For Malaysian readers and policymakers in Southeast Asia, this Australian regulatory drama carries important cautionary lessons. The Big Four accounting firms operate extensively throughout the region, and audit quality and independence directly affect investor confidence in regional capital markets. Australia's struggle to regulate these global firms effectively demonstrates that even advanced regulatory systems struggle to constrain large professional partnerships. The tensions between international audit firms' commercial incentives and their obligations to clients and markets appear persistent across jurisdictions. Malaysia's own regulatory framework for audit firms and ASIC's overseas regulatory counterparts should consider whether similar accountability gaps exist domestically.

The broader implications extend to corporate governance standards across the region. If the Big Four firms can improperly leverage confidential information to win contracts—as the KPMG allegations suggest—then the audit function itself becomes compromised. Auditors are meant to provide independent assessment of financial statements, but if they obtain client information through improper channels, that independence is inherently questionable. Regulators throughout Southeast Asia should examine whether their existing oversight mechanisms would detect or prevent similar misconduct involving their own audit firms and multinational audit providers operating in their markets.
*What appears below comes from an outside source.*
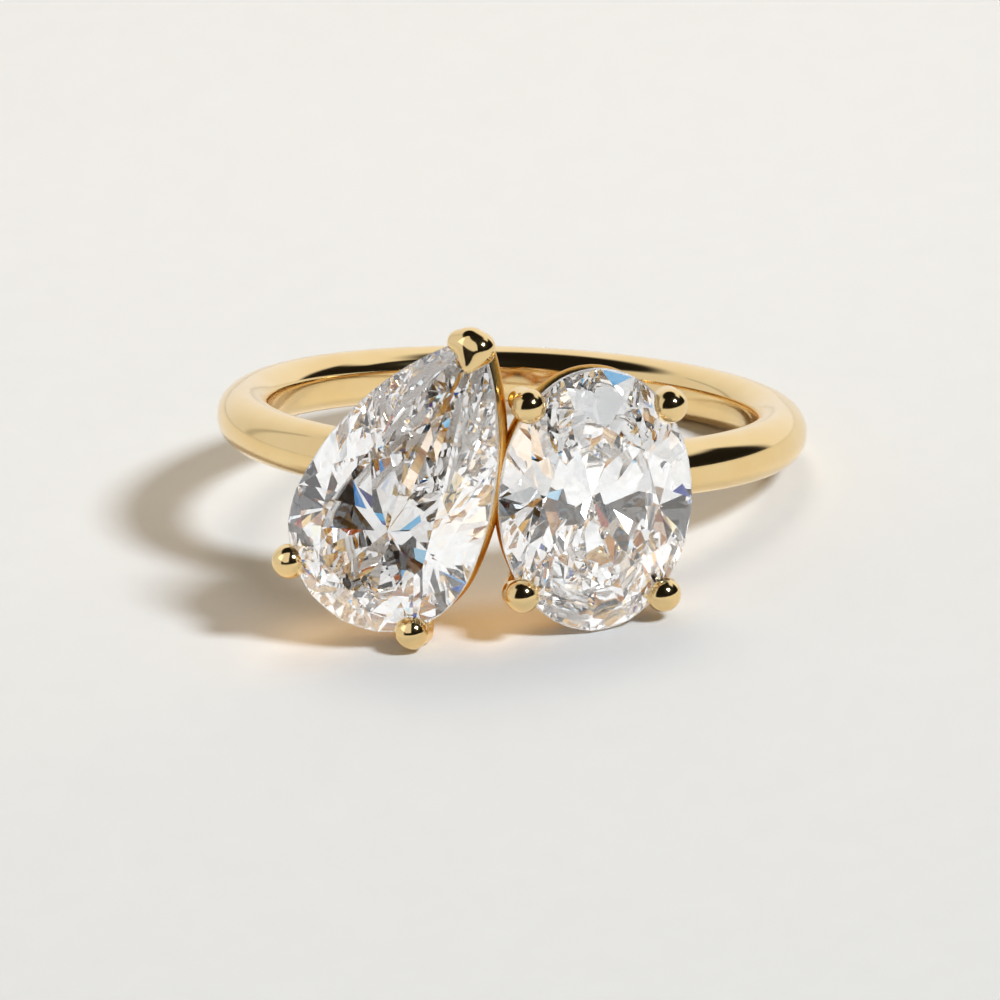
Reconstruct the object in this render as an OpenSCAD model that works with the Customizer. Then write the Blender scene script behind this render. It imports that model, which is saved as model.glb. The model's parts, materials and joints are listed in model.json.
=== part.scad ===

The Australian government's consideration of breaking up the Big Four structure signals that incremental regulatory reforms may not suffice to address entrenched industry problems. Rather than continuing to work within existing frameworks, policymakers are contemplating intervention at the structural level. This approach recognises that the concentration of audit market power among four firms, combined with their partnership structures and limited regulatory oversight, creates conditions where conflicts of interest may flourish. Whether Australia ultimately pursues such radical restructuring remains uncertain, but the seriousness with which officials are considering it underscores the severity of the crisis in audit sector credibility.